We've been to Baoery on occasions when it was hard to hear yourself talking and others when you could hear a pin drop, but one consistent aspect has always been the stick-to-your-ribs pan-Asian plates. Bao, those sweet-and-spongy buns currently trending on the city's food index, are the purported specialty here, but with only four offered, it would serve the restaurant well to come up with more. That said, it was hard not getting handsy with the pork belly bao ($8), dubbed the "Jade Emperor," with luscious slabs of belly, hoisin, kimchi and pickled cucumber stuffed inside a soft bun. The "Twin Dragons" bao with Korean fried chicken ($8) won't have you breathing fire, as I'm sure was the intent, but it will light a spark. The same could be said about most dishes here – they all bring a modicum of heat; not too much, not too little.

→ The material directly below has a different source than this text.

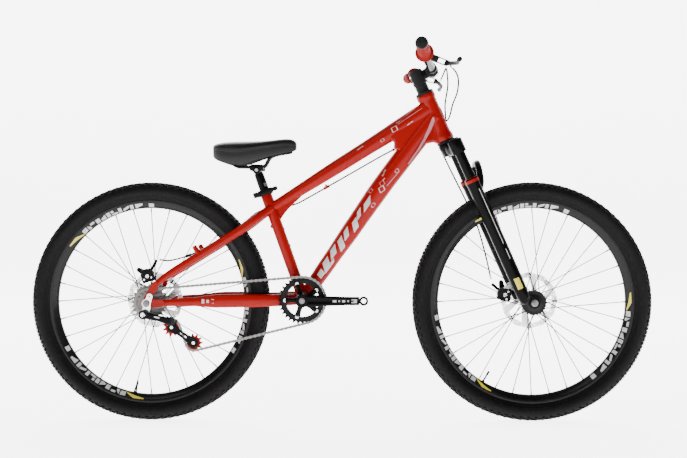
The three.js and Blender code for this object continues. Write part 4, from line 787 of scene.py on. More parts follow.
def top_path(count=40):
    places = [TOP_START, TOP_START.lerp(at_head(0.100), 0.5), at_head(0.100)]
    return smooth_path(places, count), spread([0.015, 0.0205, 0.026], count)


def on_tube(path, radii, share, around_it, flat, lift):
    """A place on an oval tube's surface; around_it is degrees from its outer side up."""
    place_at = share * (len(path) - 1)
    k = min(len(path) - 2, int(place_at))
    t = place_at - k
    centre = path[k].lerp(path[k + 1], t)
    radius = radii[k] * (1 - t) + radii[k + 1] * t
    along = (path[k + 1] - path[k]).normalized()
    up = along.cross(Y).normalized() * -1
    if up.z < 0:
        up = -up
    angle = math.radians(around_it)
    width, height = radius * flat, radius
    normal = (Y * (-math.cos(angle) / width) + up * (math.sin(angle) / height)).normalized()
    return centre + Y * (-width * math.cos(angle)) + up * (height * math.sin(angle)) + normal * lift


def tube_patch(shape, tube, corners, steps=10, side=RIGHT, lift=0.00035):
    """A thin marking on a tube. `corners` holds four (share along, degrees up) pairs in order."""
    path, radii, flat = tube
    rows = []
    for i in range(steps + 1):
        s = i / steps
        low = [corners[0][j] * (1 - s) + corners[1][j] * s for j in (0, 1)]
        high = [corners[3][j] * (1 - s) + corners[2][j] * s for j in (0, 1)]
        row = []
        for j in range(5):
            t = j / 4
            share = low[0] * (1 - t) + high[0] * t
            degrees = low[1] * (1 - t) + high[1] * t
            row.append((share, degrees))
        outer = [on_tube(path, radii, share, degrees, flat, lift) for share, degrees in row]
        under = [on_tube(path, radii, share, degrees, flat, -0.0005) for share, degrees in row]
        ring = outer + under[::-1]
        if side == LEFT:
            ring = [Vector((p.x, -p.y, p.z)) for p in ring]
        rows.append(ring)
    shape.rings(rows)


def tube_bar(shape, tube, start, end, width, side=RIGHT, steps=6):
    """A stripe on a tube between two (share, degrees) places; `width` is in share of length."""
    slope = Vector((end[0] - start[0], (end[1] - start[1]) / 300))
    across = Vector((-slope.y, slope.x)).normalized() * width / 2
    corner = lambda place, sign: (place[0] + sign * across.x, place[1] + sign * across.y * 300)
    tube_patch(shape, tube, [corner(start, -1), corner(end, -1), corner(end, 1), corner(start, 1)],
               steps, side)


def tube_ring(shape, tube, middle, reach, width, corners=4, side=RIGHT, turn=45, tall=300):
    """An outlined square or ring on a tube."""
    spots = [
        (middle[0] + reach * math.cos(math.radians(turn + 360 * k / corners)),
         middle[1] + reach * tall * math.sin(math.radians(turn + 360 * k / corners)))
        for k in range(corners)
    ]
    for k in range(corners):
        tube_bar(shape, tube, spots[k], spots[(k + 1) % corners], width, side,
                 steps=2 if corners > 6 else 5)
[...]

A blast of umami struck our nostrils when a beautiful bowl of pepper-grilled chicken ramen ($14) graced with a poached egg and nori square was set before us. But it was hard to discern the flavor of the broth, as there was so little poured into the bowl. No flavoring issues with the bulgogi-grilled beef burger ($10) with kimchi, though – it's one of the better burgers I've had the pleasure of sampling, and I quite enjoyed the sides of Asian slaw and peppery togarashi fries. We also got a side of five-spice roasted carrots ($4.50), which were way too sweet to fully enjoy. The dap ($16) – bibimbap with duck – wasn't presented in a traditional stone bowl, but there was enough of the coveted crunchy rice and runny fried egg to qualify it as worthy.

A dessert bao's ($6.50) filling of tempura-fried banana, caramel, and cranberry-kumquat marmalade had us straddling the proverbial fence. We liked the filling, but it didn't quite jibe with the texture of the bun. Ditto with the Thai sticky rice pudding ($5). While I could've indulged in the caramelized Asian pear all night long, eating the coconut rice (which wasn't really sticky) beneath the crunchy fruit became a tedious exercise.

Apart from the cheeky names, some thought was put into Baoery's beverage offerings; there's a handful of intriguing wine and beer options to go along with the requisite sakes and cocktails. As far as service is concerned, it should be noted that on our latest visit, all the dishes we ordered came out practically at once. We've also had servers who've been simultaneously too attentive and forgetful but, for the most part, they're friendly, accommodating and professional.

What Baoery does is take everyday pan-Asian fare and make it fun and playful. It's on our regular rotation, and it certainly wouldn't hurt to put it on yours. Even with pacing and service issues and a few wanted tweaks, we can't help but buy into Richie's kung fu hustle.